The vote was prompted by the public disciplining of a patrolman over a jaywalking incident and simmering ire over the 2001 Mardi Gras riots, in which officers were ordered to stand back while the melee escalated. One person died and several others were injured.
Although 88 percent of guild members cast votes against the chief, Kerlikowske survived.
Sgt. Kevin Haistings, vice president of the police guild, said Mr. Saucier was affected by the aftermath of the World Trade Organization riots in Seattle in 1999.
Mr. Saucier felt frustrated at the criticism of officers, and believed the police brass was just letting it happen, Haistings recalled.
After writing articles for the guild newsletter and speaking out, he decided it was time to "put up or shut up" and joined the guild's board, Haistings said. About a year later, Mr.
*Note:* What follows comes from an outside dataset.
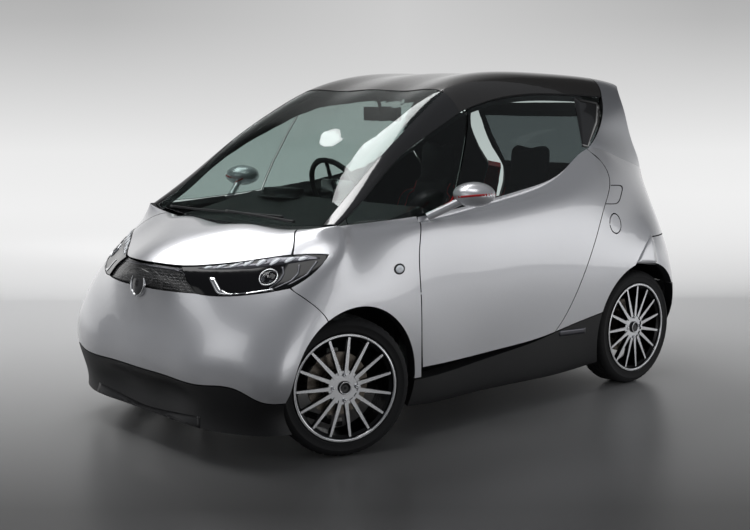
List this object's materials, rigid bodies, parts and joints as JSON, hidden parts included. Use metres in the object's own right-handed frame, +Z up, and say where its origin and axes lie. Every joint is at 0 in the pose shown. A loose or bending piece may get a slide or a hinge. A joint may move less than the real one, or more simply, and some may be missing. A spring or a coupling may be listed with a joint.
{
  "type": "microcar",
  "caption": "Small city car with a tall rounded cabin and short nose; doors, bonnet, tailgate and filler flap open, front wheels steer, all wheels spin.",
  "frame": {"origin": "on the ground, below the middle of the overall box", "axes": "+X forward, +Y to the car's left, +Z up"},
  "size_m": [2.6902, 1.764, 1.4832],
  "materials": {
    "paint": "silver metallic lacquer",
    "hoop_paint": "darker silver lacquer",
    "black_gloss": "polished black",
    "dark_trim": "grained",
    "glass": "lightly tinted, clear",
    "lamp": "clear cover over black",
    "tail_lamp": "clear red",
    "tyre": "matt",
    "alloy": "machined faces, dark between",
    "steel": "turned",
    "underbody": "sprayed",
    "seat_cloth": "woven",
    "cabin_plastic": "soft grained"
  },
  "bodies": {
    "car_body": {"front_bumper": "paint", "front_valance": "dark_trim", "grille": "black_gloss", "headlamps": "lamp", "front_wings": "paint", "sills": "dark_trim", "rear_quarter_left": "paint", "rear_quarter_right": "paint", "roof_hoop": "hoop_paint", "rear_bumper": "paint", "rear_valance": "dark_trim", "tail_lamps": "tail_lamp", "windscreen": "glass", "screen_pillars": "black_gloss", "roof": "black_gloss", "quarter_glass": "glass", "floor_pan": "underbody", "motor": "underbody", "seat_left": "seat_cloth", "seat_right": "seat_cloth", "dashboard": "cabin_plastic", "cabin_mirror": "cabin_plastic", "rear_axle": "underbody", "front_axle": "underbody"},
    "steer_left": {"knuckle_left": "steel"},
    "steer_right": {"knuckle_right": "steel"},
    "door_left": {"door_left": "paint", "door_glass_left": "glass", "mirror_left": "paint"},
    "door_right": {"door_right": "paint", "door_glass_right": "glass", "mirror_right": "paint"},
    "bonnet": {"bonnet": "paint"},
    "tailgate": {"tailgate": "black_gloss", "tailgate_glass": "glass"},
    "filler_flap": {"filler_flap": "paint"},
    "steering_wheel": {"steering_wheel": "cabin_plastic"},
    "wheel_front_left": {"tyre_front_left": "tyre", "rim_front_left": "alloy", "disc_front_left": "steel"},
    "wheel_front_right": {"tyre_front_right": "tyre", "rim_front_right": "alloy", "disc_front_right": "steel"},
    "wheel_rear_left": {"tyre_rear_left": "tyre", "rim_rear_left": "alloy", "disc_rear_left": "steel"},
    "wheel_rear_right": {"tyre_rear_right": "tyre", "rim_rear_right": "alloy", "disc_rear_right": "steel"}
  },
  "joints": [
    {"name": "steer_left", "type": "hinge", "parent": "car_body", "child": "steer_left", "pos_m": [0.82, 0.608, 0.272], "axis": [0, 0, 1], "range_deg": [-16.3, 53.7]},
    {"name": "spin_front_left", "type": "hinge", "parent": "steer_left", "child": "wheel_front_left", "pos_m": [0.82, 0.608, 0.272], "axis": [0.3206, 0.9472, 0], "continuous": true},
    {"name": "spin_rear_left", "type": "hinge", "parent": "car_body", "child": "wheel_rear_left", "pos_m": [-0.97, 0.608, 0.272], "axis": [0, 1, 0], "continuous": true},
    {"name": "door_hinge_left", "type": "hinge", "parent": "car_body", "child": "door_left", "pos_m": [0.4739, 0.717, 0.6], "axis": [0, 0, -1], "range_deg": [0, 65]},
    {"name": "steer_right", "type": "hinge", "parent": "car_body", "child": "steer_right", "pos_m": [0.82, -0.608, 0.272], "axis": [0, 0, 1], "range_deg": [-16.3, 53.7]},
    {"name": "spin_front_right", "type": "hinge", "parent": "steer_right", "child": "wheel_front_right", "pos_m": [0.82, -0.608, 0.272], "axis": [0.3206, 0.9472, 0], "continuous": true},
    {"name": "spin_rear_right", "type": "hinge", "parent": "car_body", "child": "wheel_rear_right", "pos_m": [-0.97, -0.608, 0.272], "axis": [0, 1, 0], "continuous": true},
    {"name": "door_hinge_right", "type": "hinge", "parent": "car_body", "child": "door_right", "pos_m": [0.4739, -0.717, 0.6], "axis": [0, 0, 1], "range_deg": [0, 65]},
    {"name": "bonnet_hinge", "type": "hinge", "parent": "car_body", "child": "bonnet", "pos_m": [0.9, 0, 0.885], "axis": [0, -1, 0], "range_deg": [0, 55]},
    {"name": "tailgate_hinge", "type": "hinge", "parent": "car_body", "child": "tailgate", "pos_m": [-1.085, 0, 1.335], "axis": [0, 1, 0], "range_deg": [0, 70]},
    {"name": "filler_hinge", "type": "hinge", "parent": "car_body", "child": "filler_flap", "pos_m": [-0.7346, 0.7115, 0.786], "axis": [0, 0, -1], "range_deg": [0, 100]},
    {"name": "steering_turn", "type": "hinge", "parent": "car_body", "child": "steering_wheel", "pos_m": [0.041, -0.31, 0.915], "axis": [-0.9135, 0, 0.4067], "range_deg": [-230, 753]}
  ],
  "couplings": [
    {"joint": "steer_right", "follows": "steer_left", "ratio": 1},
    {"joint": "steering_turn", "follows": "steer_left", "ratio": 14}
  ]
}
Saucier was president.
In that role, Mr. Saucier pushed for more practical training opportunities. He successfully fought attempts to cut back four days of required "street skills" training for all officers, and he worked on developing less-lethal technologies such as Taser stun guns and beanbag guns.
For the past year and a half, Mike Schoeppach, Seattle's labor-relations director, sat across the bargaining table from Mr. Saucier several times a month during hours-long negotiating sessions. The police guild has been working without a contract since the end of 2002.
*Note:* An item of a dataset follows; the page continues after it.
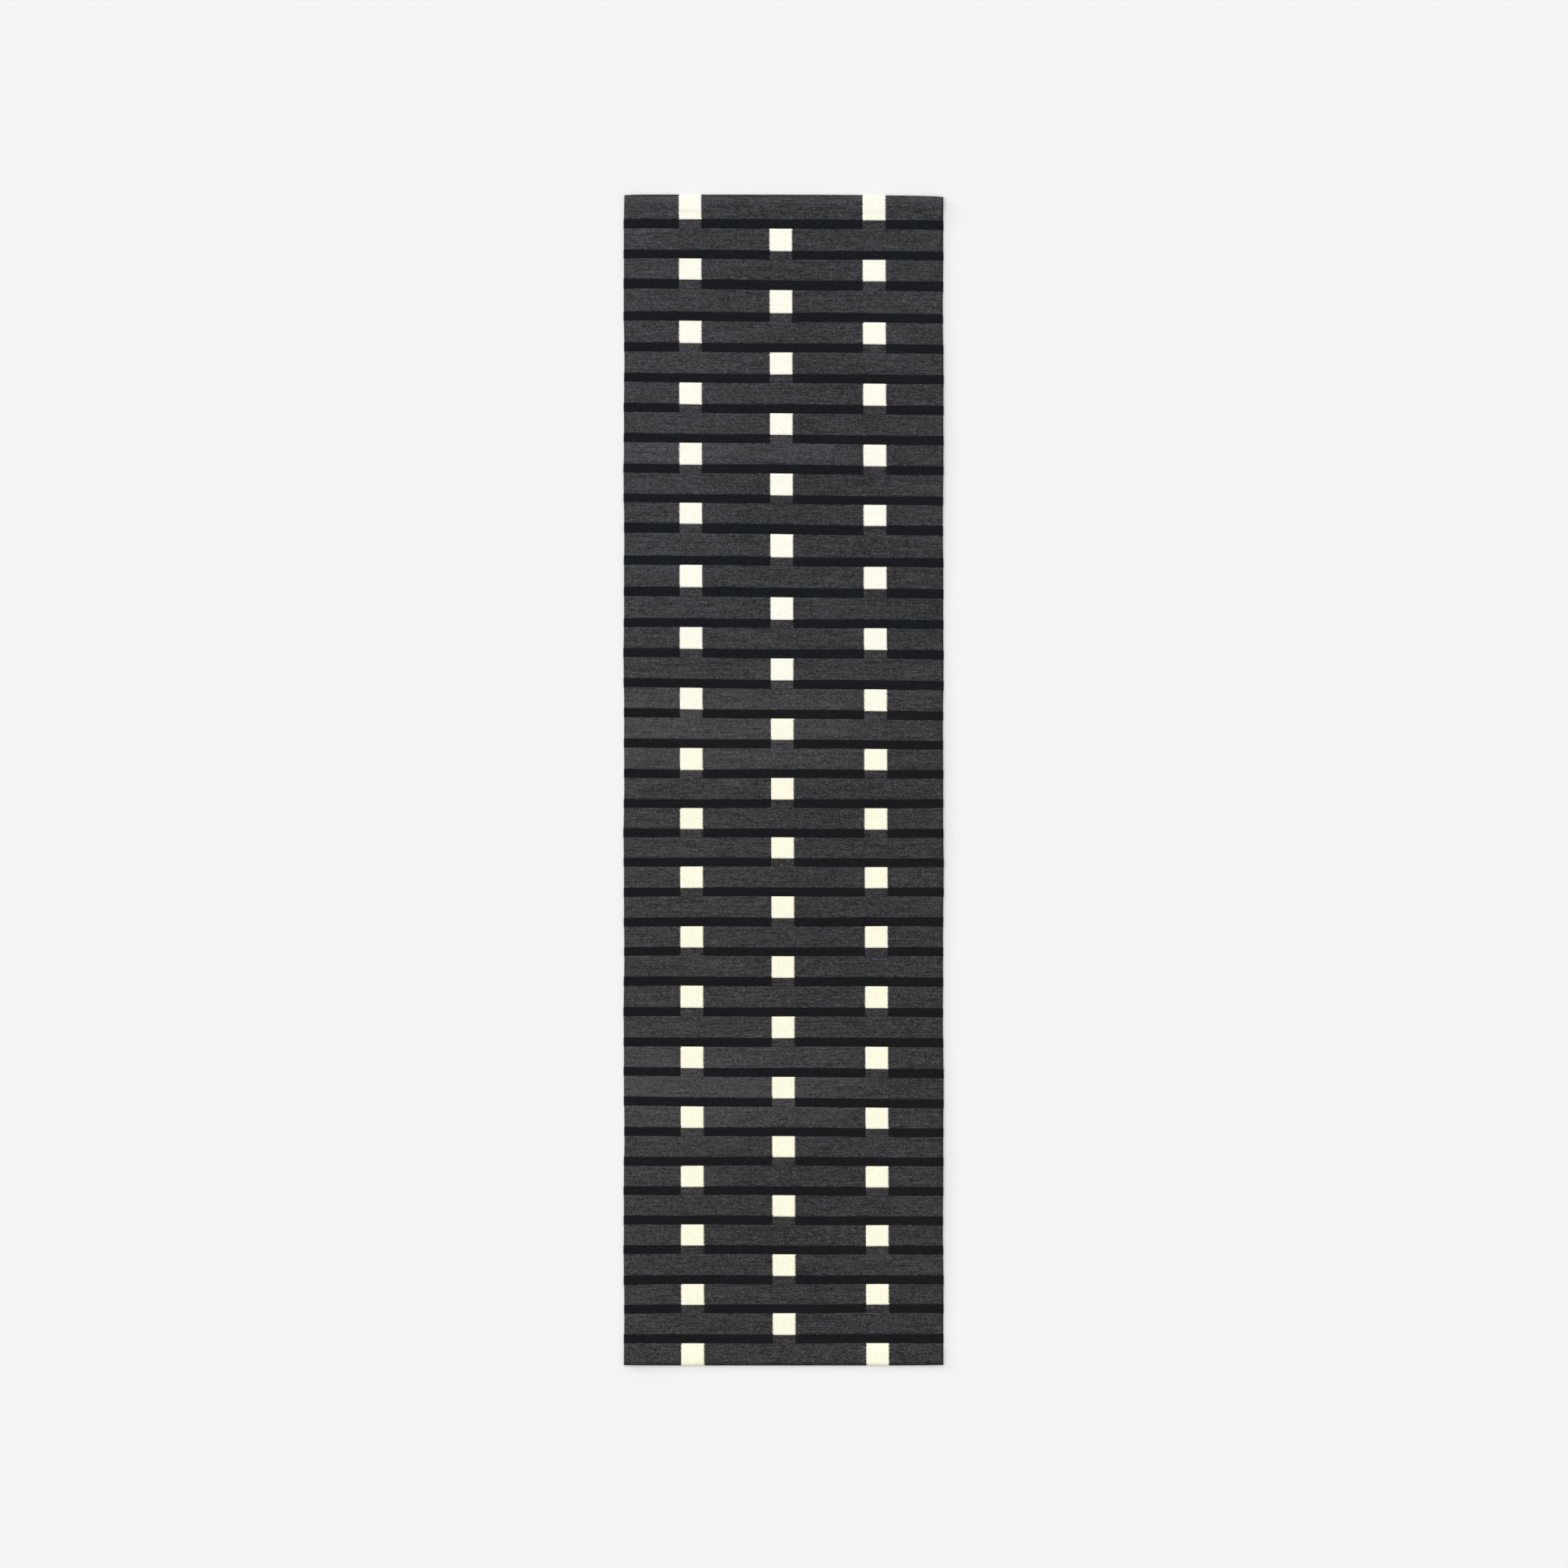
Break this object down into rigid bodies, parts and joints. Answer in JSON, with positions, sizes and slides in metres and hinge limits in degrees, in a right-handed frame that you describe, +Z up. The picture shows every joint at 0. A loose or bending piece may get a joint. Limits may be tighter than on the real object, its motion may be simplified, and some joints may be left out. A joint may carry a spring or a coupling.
{
  "type": "runner rug",
  "caption": "Flat-woven runner rug with crosswise bands, dovetailed colour blocks, corded long edges and folded-under stitched ends.",
  "frame": {"origin": "middle of the rug's underside, on the floor that it lies on", "axes": "+X across the width, +Y along the length towards the end with band 01, +Z up from the floor"},
  "size_m": [0.75, 2.75, 0.0058],
  "materials": {
    "charcoal_wool": "matt weft-faced wool, charcoal melange",
    "black_wool": "matt weft-faced wool, blue-black",
    "cream_wool": "matt weft-faced wool, undyed cream",
    "cotton_warp": "matt twisted cotton cord",
    "cotton_web": "matt plain cotton web, dyed to match",
    "stitching_thread": "waxed sewing thread, dark grey"
  },
  "bodies": {
    "root": {"charcoal_band_01": "charcoal_wool", "charcoal_band_02": "charcoal_wool", "charcoal_band_03": "charcoal_wool", "charcoal_band_04": "charcoal_wool", "charcoal_band_05": "charcoal_wool", "charcoal_band_06": "charcoal_wool", "charcoal_band_07": "charcoal_wool", "charcoal_band_08": "charcoal_wool", "charcoal_band_09": "charcoal_wool", "charcoal_band_10": "charcoal_wool", "charcoal_band_11": "charcoal_wool", "charcoal_band_12": "charcoal_wool", "charcoal_band_13": "charcoal_wool", "charcoal_band_14": "charcoal_wool", "charcoal_band_15": "charcoal_wool", "charcoal_band_16": "charcoal_wool", "charcoal_band_17": "charcoal_wool", "charcoal_band_18": "charcoal_wool", "charcoal_band_19": "charcoal_wool", "charcoal_band_20": "charcoal_wool", "charcoal_band_21": "charcoal_wool", "charcoal_band_22": "charcoal_wool", "charcoal_band_23": "charcoal_wool", "charcoal_band_24": "charcoal_wool", "charcoal_band_25": "charcoal_wool", "charcoal_band_26": "charcoal_wool", "charcoal_band_27": "charcoal_wool", "charcoal_band_28": "charcoal_wool", "charcoal_band_29": "charcoal_wool", "charcoal_band_30": "charcoal_wool", "charcoal_band_31": "charcoal_wool", "charcoal_band_32": "charcoal_wool", "charcoal_band_33": "charcoal_wool", "charcoal_band_34": "charcoal_wool", "charcoal_band_35": "charcoal_wool", "charcoal_band_36": "charcoal_wool", "charcoal_band_37": "charcoal_wool", "charcoal_band_38": "charcoal_wool", "charcoal_band_39": "charcoal_wool", "black_stripes_left_margin": "black_wool", "black_stripes_centre": "black_wool", "black_stripes_right_margin": "black_wool", "black_stripes_left_half": "black_wool", "black_stripes_right_half": "black_wool", "cream_blocks_left": "cream_wool", "charcoal_gap_blocks_left": "charcoal_wool", "cream_blocks_middle": "cream_wool", "charcoal_gap_blocks_middle": "charcoal_wool", "cream_blocks_right": "cream_wool", "charcoal_gap_blocks_right": "charcoal_wool", "hem_web_top": "cotton_web", "hem_stitches_top": "stitching_thread", "hem_web_bottom": "cotton_web", "hem_stitches_bottom": "stitching_thread", "selvedge_cord_left": "cotton_warp", "selvedge_cord_right": "cotton_warp", "warp_threads": "cotton_warp"}
  },
  "joints": []
}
"Ken was forthright in his perspective," Schoeppach said. "He certainly was somebody who made his best efforts to represent the interests of the people he was charged to represent."
Detective James Manning remembered Mr. Saucier as a good communicator who had a talent for encouraging young recruits as the shooting-range instructor.
Before becoming president of the guild, Mr. Saucier had also patrolled and worked as a plainclothes officer and a member of the SWAT team.
Mr. Saucier was a large man with rectangular wire-rimmed glasses, a quiet, rambling voice and reserved mannerisms. He was considered an excellent writer with a sharp wit, and he used that skill to sting foes.
In last December's guild newsletter, during the long-running dispute over whether firefighters or police should be in charge of waterfront dive rescues, Mr. Saucier compared the Seattle firefighters union president to the offspring of the donkey character from the movie "Shrek" and "the Energizer bunny's crack-addicted little sister."
Mr. Saucier often found himself at odds with the African-American community, particularly after high-profile police shootings involving black suspects.
In most cases, he adamantly defended police against charges of racism.
At one point, Mr. Saucier even publicly broached the idea of de-policing — passive law enforcement — as a response to chronic charges of police racism.
Mr. Saucier's views on race were shaped partly during his youth as a Navy brat in Pearl Harbor, where he watched blacks and other minorities hold positions of authority on the military base.
"It's absolutely true that police at one time were the instrument of institutional racism," Mr. Saucier said in a 2002 interview. "But how many times does someone have to say they're sorry? How many years have to pass before the sons are forgiven for their families' sins — 20 years, 50 years, 100 years? Forever?"
W. Edward Reed, whose criminal-justice class at the University of Washington featured Mr. Saucier as a guest speaker two years ago, said, "Ken had a colorblind way of looking at the world."
A 2002 profile of him in The Seattle Times described the "private Kenny" as "a motorcycle buff, a computer geek, an introverted bookworm" and a homebody who adored his mother.
In the ceremonies to become a police officer and again to take over the guild, Mr. Saucier asked his mother to swear him in.
"My hero," he called her.
Mr. Saucier is survived by his wife of almost 18 years, Suzanne, and their three daughters, Rebecca, Regina and Renee. Plans for services have not been finalized.
Seattle Times staff reporter Florangela Davila contributed to this report.